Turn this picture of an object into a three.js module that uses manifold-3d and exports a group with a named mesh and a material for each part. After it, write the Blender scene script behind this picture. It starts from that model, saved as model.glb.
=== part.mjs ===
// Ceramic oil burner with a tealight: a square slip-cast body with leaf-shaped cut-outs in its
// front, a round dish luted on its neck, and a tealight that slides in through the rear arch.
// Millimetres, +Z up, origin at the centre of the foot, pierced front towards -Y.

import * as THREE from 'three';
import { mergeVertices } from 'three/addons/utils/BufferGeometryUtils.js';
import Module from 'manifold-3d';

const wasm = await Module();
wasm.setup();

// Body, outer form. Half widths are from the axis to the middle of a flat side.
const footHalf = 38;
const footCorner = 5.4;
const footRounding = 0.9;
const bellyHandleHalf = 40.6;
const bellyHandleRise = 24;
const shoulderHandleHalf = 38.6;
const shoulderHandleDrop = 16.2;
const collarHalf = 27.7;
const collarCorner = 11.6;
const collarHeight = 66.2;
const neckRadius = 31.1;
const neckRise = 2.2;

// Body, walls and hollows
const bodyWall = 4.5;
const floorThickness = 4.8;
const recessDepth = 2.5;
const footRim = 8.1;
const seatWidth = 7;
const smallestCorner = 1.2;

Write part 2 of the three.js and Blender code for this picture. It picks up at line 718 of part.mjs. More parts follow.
■ ■ ■ ■
WHAT YOU SHOULD DO
Repeat word for word every line from the start of the entries to the line holding "wasm.setup();", inclusive, and nothing else.

ANSWER TO THE TASK
Turn this picture of an object into a three.js module that uses manifold-3d and exports a group with a named mesh and a material for each part. After it, write the Blender scene script behind this picture. It starts from that model, saved as model.glb.
=== part.mjs ===
// Ceramic oil burner with a tealight: a square slip-cast body with leaf-shaped cut-outs in its
// front, a round dish luted on its neck, and a tealight that slides in through the rear arch.
// Millimetres, +Z up, origin at the centre of the foot, pierced front towards -Y.

import * as THREE from 'three';
import { mergeVertices } from 'three/addons/utils/BufferGeometryUtils.js';
import Module from 'manifold-3d';

const wasm = await Module();
wasm.setup();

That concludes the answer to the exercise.